Edwards reprend ses activités d’avocat à Baton Rouge.

En 1998, il est de nouveau poursuivi et condamné pour corruption active, racket, extorsion, blanchiment d’argent, fraude postale, fraude sur internet. Il promet d’être un « prisonnier modèle » tout comme il aura été un « citoyen modèle ». Il a alors 71 ans. Il engage en 2004 une procédure de divorce contre sa femme au motif qu’elle a « suffisamment souffert durant son incarcération. » Candy se remariera avec un type qui la battra comme plâtre. En prison, Edwards travaille comme bibliothécaire et il aide des prisonniers à préparer un examen d’enseignement général.
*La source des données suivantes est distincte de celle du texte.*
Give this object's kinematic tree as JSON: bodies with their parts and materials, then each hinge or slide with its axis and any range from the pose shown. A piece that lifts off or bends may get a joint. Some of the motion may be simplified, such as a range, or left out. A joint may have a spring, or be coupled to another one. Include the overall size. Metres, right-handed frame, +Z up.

Deux anciens adversaires politiques d’Edwards demandent à George W. Bush la grâce présidentielle, ce que W. refuse en 2008. Tout comme Obama en 2011 qui ne répond même pas aux demandes.

L’un des frères d’Edwards, Nolan, anciennement procureur-adjoint pour la paroisse d’Acadie, fut assassiné en 1983 par un repris de justice à qui Edwards, en tant que gouverneur, avait accordé sa grâce. L’assassin se suicida une fois son forfait accompli.